# Carrying handgun?



## Shane (Mar 7, 2011)

I'm looking to purchase a handgun in the near future. I would consider myself a beginner with experience. The main use for mine will be protection. I travel for work a lot and would keep it mainly in my car. Although I will carry it in my bag while traveling and also on me at certain times. My question is what to get? I really like SIG SAUER's and love their sub-compact .45. But I have also seen their .380 carry which is also nice. I'm worried that may not pack enough power. Does anyone have input for me? 
Thanks


----------



## Lateck (Jul 23, 2010)

You will get a number of different opinions here and on any board you post. :smt082
One thought is go BIGGER... carry only a .454 :mrgreen: 
Another is anything is better then nothing....

I have/do carry every thing I own at one time or another, from a small .25 up to my .45.

You should carry what you shoot best and have the most practice with, IMHO. :smt083
Your dress may dictate what you can carry, as if you have shorts on it is hard to conceal a SIG P220.
I have a Ruger LCP, LC9 for carry when I can't show much or don't have a bag/case to store a gun in.
My SIG 239 or Ruger SR9c are smaller guns when I have the chance to hide them well.

Theses are just my thoughts and are worth what you're paying for them . :anim_lol:


BUT, practice and practice......

Lateck,


----------



## recoilguy (Apr 30, 2009)

You have already gotten very good advice. Like the gun you buy buy the gun you like. Make sure it feels good when you hold it and that itfits in your hand how you are comfortable.

Everyone is different ..... thats probably one of the reasons there are so many choices.

I carry a 9mm I practice drawing and shooting a lot. It is second nature reaching for it for me and I am confident in my ability to shoot. I have not ever experiance the situation that I actually may have to use it and know it will not be the same as shooting paper or cardboard. I want everything else to be vert second nature so dealing with the adrenaline is the only unfimiliar thing in the eqaution.

Get a good gun practice with it and don't buy what your buddy has just because your buddy has one.

RCG


----------



## Tuefelhunden (Nov 20, 2006)

Welcome to the forum. I would recommend surfing through the brand specific sections such as Sig and read through some of the threads to get information about the various models you may be interested in.
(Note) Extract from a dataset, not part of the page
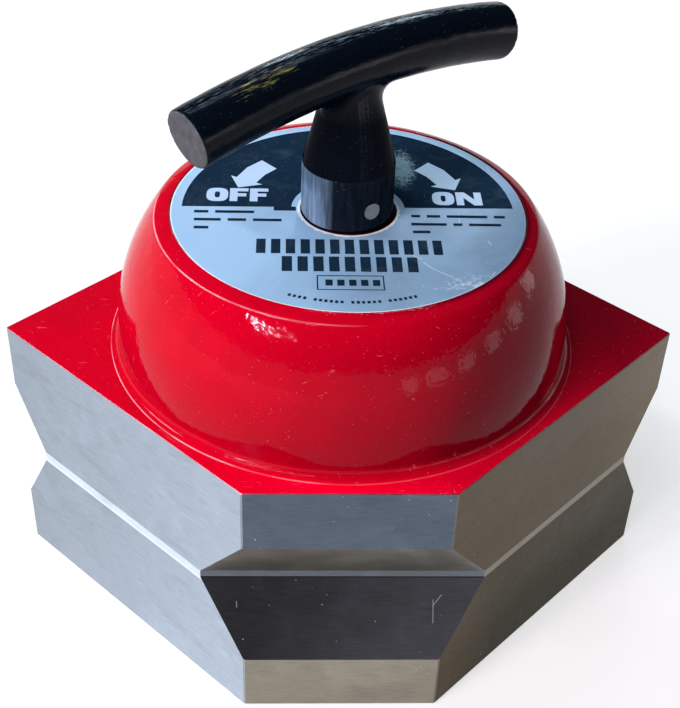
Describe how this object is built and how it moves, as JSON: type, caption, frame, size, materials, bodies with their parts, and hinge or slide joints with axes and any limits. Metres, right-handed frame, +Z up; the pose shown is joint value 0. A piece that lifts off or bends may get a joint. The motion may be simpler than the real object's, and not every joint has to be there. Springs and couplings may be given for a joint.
{
  "type": "switchable magnetic holder",
  "caption": "Switchable permanent-magnet block holder: two ground pole blocks with V grooves, domed cover and a T handle that turns the magnet on and off.",
  "frame": {"origin": "middle of the flat resting face, under the handle's axis", "axes": "+Z up along the spindle, +X towards the sharp right-hand corner, -Y towards the narrow front facet"},
  "size_m": [0.2314, 0.166, 0.2101],
  "materials": {
    "ground_steel": "surface-ground steel, fine straight grain",
    "red_enamel": "thick glossy red enamel on a casting",
    "black_enamel": "thick glossy black enamel on a cast handle",
    "aluminium_plate": "milled edge",
    "label_plate": "printed anodised plate",
    "soft_iron": "turned",
    "magnet_alloy": "cast and ground magnet alloy",
    "brass": "turned",
    "bronze": "sintered bush",
    "fastener_steel": "plain stainless",
    "rubber": "moulded ring"
  },
  "bodies": {
    "body": {"clamp_screws": "fastener_steel", "dome_cover": "red_enamel", "dome_screws": "fastener_steel", "label_disc": "label_plate", "locating_dowels": "fastener_steel", "lower_bush": "bronze", "lower_isolating_sleeve": "brass", "lower_pole_block": "ground_steel", "lower_pole_segment": "soft_iron", "lower_thrust_washer": "bronze", "pole_packers": "brass", "segment_keys": "fastener_steel", "spacer_plate": "aluminium_plate", "spindle_seal": "rubber", "stop_pin": "fastener_steel", "upper_bush": "bronze", "upper_isolating_sleeve": "brass", "upper_pole_block": "ground_steel", "upper_pole_segment": "soft_iron", "upper_thrust_washer": "bronze"},
    "turning_handle": {"spindle": "fastener_steel", "spindle_keys": "fastener_steel", "rotor_top_plate": "brass", "rotor_bottom_plate": "brass", "rotor_plate_screws": "fastener_steel", "rotor_magnets": "magnet_alloy", "rotor_shoe_north": "soft_iron", "rotor_shoe_south": "soft_iron", "rotor_cheeks": "brass", "handle": "black_enamel", "handle_cross_pin": "fastener_steel"}
  },
  "joints": [
    {"name": "handle_turn", "type": "hinge", "parent": "body", "child": "turning_handle", "pos_m": [0, 0, 0.15], "axis": [0, 0, 1], "range_deg": [0, 90]}
  ]
}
Lot of great information here. Secondly, I would recommend handling "and" shooting any models you think you may be interested in. Making your first selection should be based on what you shoot the best, ergonomics, how natural is it for you to manipulated all the controls, handling characteristics and lastly ease of carry. If you don't find information on a specific model posting a question here or in the brand specific section should get you some feedback.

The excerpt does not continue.